6. Some of these papers do not provide a link to the full text, others provide a link to the publisher’s site, where the reader is asked to pay up to $35 to view them. I suggested that this cannot be described as OA.

I understand your point about dark deposits. I believe the standard practice for dealing with such deposits is to provide a Request Copy Button in the repository so that researchers can automatically request that the author send them a copy. As I indicated, I could not find a Request Copy Button in DASH. Perhaps I missed it?

Congratulations on the number of downloads.

Stuart Shieber said...

I apologize for my overstrong language (“grave”, “fixating”). It’s so hard to get tone right in comment threads.

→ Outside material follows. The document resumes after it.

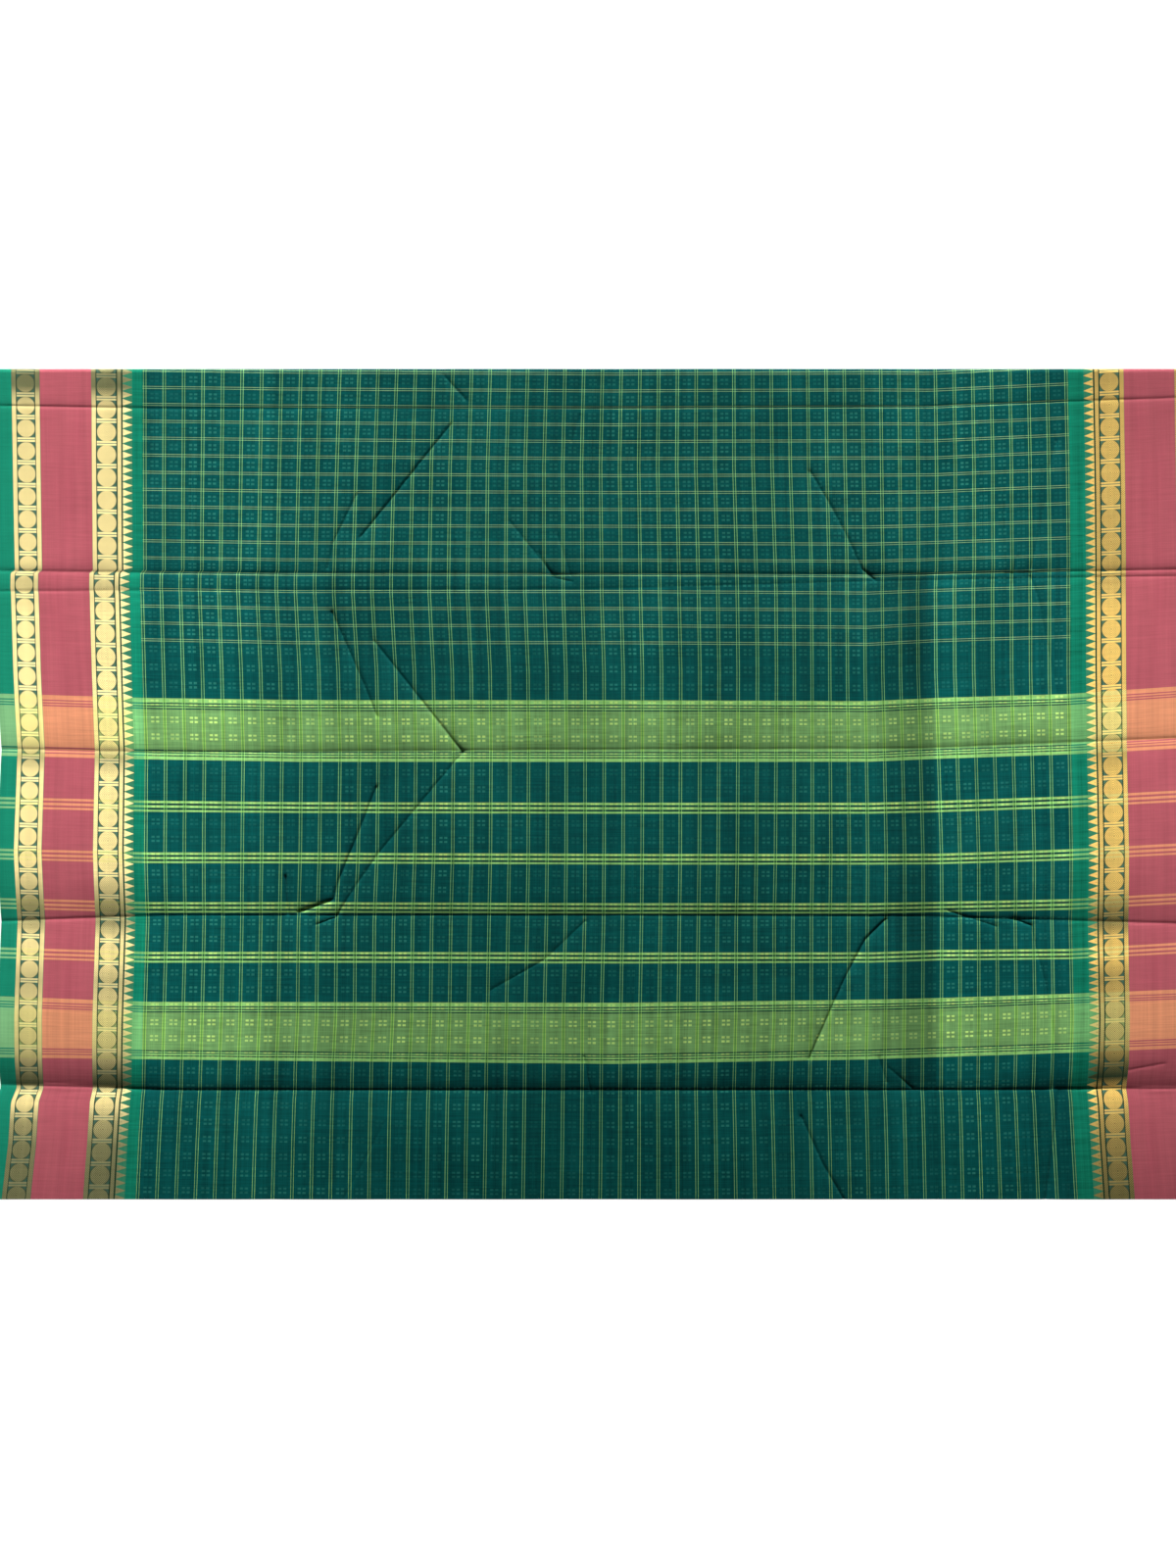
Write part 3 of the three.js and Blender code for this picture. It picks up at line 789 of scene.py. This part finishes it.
def new_group(name, takes, gives):
    """An empty shader group that takes and gives numbers, and a colour where it says Color."""
    tree = bpy.data.node_groups.new(name, "ShaderNodeTree")
    for label in takes:
        tree.interface.new_socket(name=label, in_out="INPUT", socket_type="NodeSocketFloat")
    for label in gives:
        kind = "NodeSocketColor" if label == "Color" else "NodeSocketFloat"
        tree.interface.new_socket(name=label, in_out="OUTPUT", socket_type=kind)
    wiring = Wiring(tree)
    return wiring, wiring.node("NodeGroupInput").outputs, wiring.node("NodeGroupOutput").inputs


# How strongly the key lamps light the cloth where they fall fully
KEY_LEVEL = 1.28


def linear(level):
    """Linear light from a level of 0 to 255 as the eye sees it."""
    return ((level / 255 + 0.055) / 1.055) ** 2.4 if level > 10 else level / 255 / 12.92


def seen(red, green, blue, lamp=1.0):
    """A colour that the eye sees as these levels under so strong a lamp."""
    return (*[linear(level) / lamp for level in (red, green, blue)], 1.0)


def dye(red, green, blue):
    """Cotton that looks like this where the key lamp falls fully."""
    return seen(red, green, blue, KEY_LEVEL)


# Painted light and shade: the field's colour is lightened and darkened in strips across it, for how
# the lamps fall on the old lengthwise folds. Place across, then the painted shade between the lowest
# crosswise crease and the pair of thin ones, then the painted shade elsewhere.
PAINTED_STRIP_SHADING = [
    (132, 1.32, 1.14), (225, 1.32, 1.24), (250, 1.20, 1.36), (275, 1.04, 1.16), (299, 1.16, 1.14),
    (330, 0.98, 1.14), (460, 1.02, 1.08), (560, 0.95, 0.98), (620, 1.08, 1.02), (700, 0.90, 1.02),
    (800, 0.96, 1.04), (835, 1.12, 1.02), (850, 1.00, 1.08), (868, 0.82, 1.20), (895, 0.74, 1.14),
    (901, 0.86, 1.08), (906, 1.36, 1.12), (930, 1.38, 1.32), (960, 1.16, 1.30), (985, 1.28, 1.22),
    (1034, 1.30, 1.12), (1042, 1.06, 1.14),
]
PAINTED_SHADING_FROM = 106.0
PAINTED_SHADING_TO = 604.0


# Shader groups
def thread_group():
    """Slight differences from thread to thread, both ways, and the grain of plain weave."""
    w, given, out = new_group("Cotton threads", ("Across", "Along"), ("Shade", "Height"))
    across, along = given["Across"], given["Along"]
    warp = w.noise(across, along, 0.9, 70, 2)
    weft = w.noise(across, along, 60, 0.9, 2)
    slub = w.noise(across, along, 32, 2.2, 2)
    wide = w.noise(across, along, 6, 220, 1)
    total = w.maths("ADD", w.maths("ADD", warp, weft), w.maths("ADD", slub, wide))
    w.put(out["Shade"], w.minus(total, 2.0))
    w.put(out["Height"], w.maths("ADD", warp, weft))
    return w.tree


def weft_group():
    """Light bands and lines that the weft makes across the whole cloth, and the check lines."""
    w, given, out = new_group("Weft design", ("Along",), ("Light", "Check", "Wide", "Dark"))
    along = given["Along"]
    lower = w.maths("LESS_THAN", along, (BAND_TOPS[0] + BAND_TOPS[1]) / 2)
    from_top = w.minus(BAND_TOPS[0], along)
    from_top = w.minus(from_top, w.both(lower, BAND_TOPS[0] - BAND_TOPS[1]))
    band = w.stripes(from_top, BAND_STRIPES)
    wide = w.strip(from_top, BAND_STRIPES[3]["from"], BAND_STRIPES[3]["to"])
    triple = w.stripes(w.repeat(along, TRIPLE_PITCH, FIRST_TRIPLE), TRIPLE_LINES, 0.5)
    last_triple = FIRST_TRIPLE + 3 * TRIPLE_PITCH
    has_triples = w.strip(along, FIRST_TRIPLE - TRIPLE_ROOM, last_triple + TRIPLE_ROOM)
    triple = w.both(triple, has_triples)
    check = w.size(w.repeat(along, MOTIF_PITCH, FIRST_CHECK))
    check = w.strip(check, 1.0 - THREAD_LINE / 2, 1.0 + THREAD_LINE / 2, 0.3)
    check = w.both(check, w.maths("GREATER_THAN", along, FIRST_CHECK - MOTIF_PITCH / 2))
    lowest, highest = TRIPLE_LINES[-1]["from"], TRIPLE_LINES[0]["to"]
    beside = w.strip(w.repeat(along, TRIPLE_PITCH, FIRST_TRIPLE), lowest, highest)
    beside = w.both(beside, has_triples)
    w.put(out["Light"], w.most(band, triple))
    w.put(out["Dark"], w.most(beside, w.strip(from_top, 0, BAND_STRIPES[-1]["to"])))
    w.put(out["Check"], check)
    w.put(out["Wide"], wide)
    return w.tree


def warp_group():
    """The pairs of light warp lines, and the ground between the two lines of a pair."""
    w, given, out = new_group("Warp pairs", ("Across",), ("Line", "Gap", "Inside"))
    across = given["Across"]
    off = w.size(w.repeat(across, PAIR_PITCH, FIRST_PAIR))
    inside = w.strip(across, FIRST_PAIR - 2, LAST_PAIR + 2)
    line = w.strip(off, PAIR_HALF_GAP - THREAD_LINE / 2, PAIR_HALF_GAP + THREAD_LINE / 2, 0.3)
    w.put(out["Line"], w.both(line, inside))
    w.put(out["Gap"], w.both(w.maths("LESS_THAN", off, PAIR_HALF_GAP), inside))
    w.put(out["Inside"], inside)
    return w.tree


def motif_group():
    """Four small dashes in every cell; how clearly they show differs from cell to cell."""
    w, given, out = new_group("Dashes", ("Across", "Along"), ("Dash", "Strength"))
    across, along = given["Across"], given["Along"]
    cell = w.repeat(across, PAIR_PITCH, FIRST_PAIR + PAIR_PITCH / 2)
    row = w.repeat(along, MOTIF_PITCH, MOTIF_ROW)
    sideways = w.strip(w.size(cell), 0.8, 3.8, 0.5)
    upward = w.strip(w.size(row), 1.0, 2.95, 0.5)
    inside = w.strip(across, FIRST_PAIR, LAST_PAIR)
    w.put(out["Dash"], w.both(sideways, upward, inside))
    column = w.maths("FLOOR", w.maths("DIVIDE", w.minus(across, FIRST_PAIR), PAIR_PITCH))
    chance = w.node("ShaderNodeTexWhiteNoise", noise_dimensions="1D")
    w.put(chance.inputs["W"], column)
    patch = w.noise(across, along, 90, 160, 1)
    by_column = w.ramp(chance.outputs["Value"], 0, 1, 0.5, 1.0)
    by_patch = w.ramp(patch, 0.35, 0.65, 0.3, 1.0)
    w.put(out["Strength"], w.both(by_column, by_patch))
    return w.tree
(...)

We do refer to DASH as a “central, open-access repository of research by members of the Harvard community”, and I think it is just that. Peter Suber’s take on our use of the phrase “open-access repository” is trenchant I think:

“We call something a ‘bookstore’ even if it also sells magazines and greeting cards. We call something a ‘grocery store’ even if it also sells spatulas and pot holders. We call something a ‘drama’ even if it includes some comedy, and vice versa.

“An ‘OA repository’ may have some dark content without contradiction. The ‘OA’ in the name designates the primary purpose of the repository, not the exclusive purpose, just as with ‘book’ in ‘bookstore’ and so on.

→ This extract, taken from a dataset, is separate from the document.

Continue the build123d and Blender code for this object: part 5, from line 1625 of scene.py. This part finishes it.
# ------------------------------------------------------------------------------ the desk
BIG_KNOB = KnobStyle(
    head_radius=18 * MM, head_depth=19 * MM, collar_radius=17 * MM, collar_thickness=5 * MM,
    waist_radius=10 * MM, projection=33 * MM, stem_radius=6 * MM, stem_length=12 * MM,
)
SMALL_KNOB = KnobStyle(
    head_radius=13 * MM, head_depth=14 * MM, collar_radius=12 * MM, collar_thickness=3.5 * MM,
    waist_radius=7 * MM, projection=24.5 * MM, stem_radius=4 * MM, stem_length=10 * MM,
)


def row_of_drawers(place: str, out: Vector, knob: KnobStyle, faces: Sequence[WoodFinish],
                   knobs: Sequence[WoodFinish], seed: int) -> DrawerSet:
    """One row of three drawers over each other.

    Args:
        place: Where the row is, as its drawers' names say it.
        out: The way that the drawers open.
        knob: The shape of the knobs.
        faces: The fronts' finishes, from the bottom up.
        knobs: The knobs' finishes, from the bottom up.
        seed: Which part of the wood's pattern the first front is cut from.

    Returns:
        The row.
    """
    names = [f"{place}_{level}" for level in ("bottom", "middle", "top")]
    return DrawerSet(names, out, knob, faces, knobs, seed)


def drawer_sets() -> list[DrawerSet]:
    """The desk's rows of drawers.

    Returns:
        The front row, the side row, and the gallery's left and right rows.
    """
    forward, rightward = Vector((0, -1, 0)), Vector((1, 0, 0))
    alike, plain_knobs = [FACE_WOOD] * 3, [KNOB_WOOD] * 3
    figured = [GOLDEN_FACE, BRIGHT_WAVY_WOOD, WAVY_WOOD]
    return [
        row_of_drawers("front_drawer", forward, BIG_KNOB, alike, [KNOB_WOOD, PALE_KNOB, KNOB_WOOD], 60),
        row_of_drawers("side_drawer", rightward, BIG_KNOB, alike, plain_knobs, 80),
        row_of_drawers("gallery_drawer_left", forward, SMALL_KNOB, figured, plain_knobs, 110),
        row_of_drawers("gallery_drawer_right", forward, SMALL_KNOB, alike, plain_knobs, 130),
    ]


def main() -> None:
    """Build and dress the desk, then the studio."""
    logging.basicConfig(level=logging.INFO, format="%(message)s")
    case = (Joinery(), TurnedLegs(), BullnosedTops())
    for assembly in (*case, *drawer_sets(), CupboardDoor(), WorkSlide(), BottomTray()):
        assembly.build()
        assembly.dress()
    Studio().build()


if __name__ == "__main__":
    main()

“If a fuller description of a bookstore were ‘store for books, magazines, greeting cards, mugs, and pens’, then a fuller description for DASH would be ‘repository for open access and preservation’. It’s fair and commonplace to abbreviate these long descriptions into short names that leave out much of the descriptive nuance. If it’s fair to say ‘bookstore’, then it’s fair to say ‘OA repository’.”

By the way, the proportion of dark material in DASH is relatively small, about 10%, and we’re looking into what portion of that might be “brightened”.

Richard Poynder said...

Thank you for this further response

You do not say why the DASH repository does not have a Request Copy Button.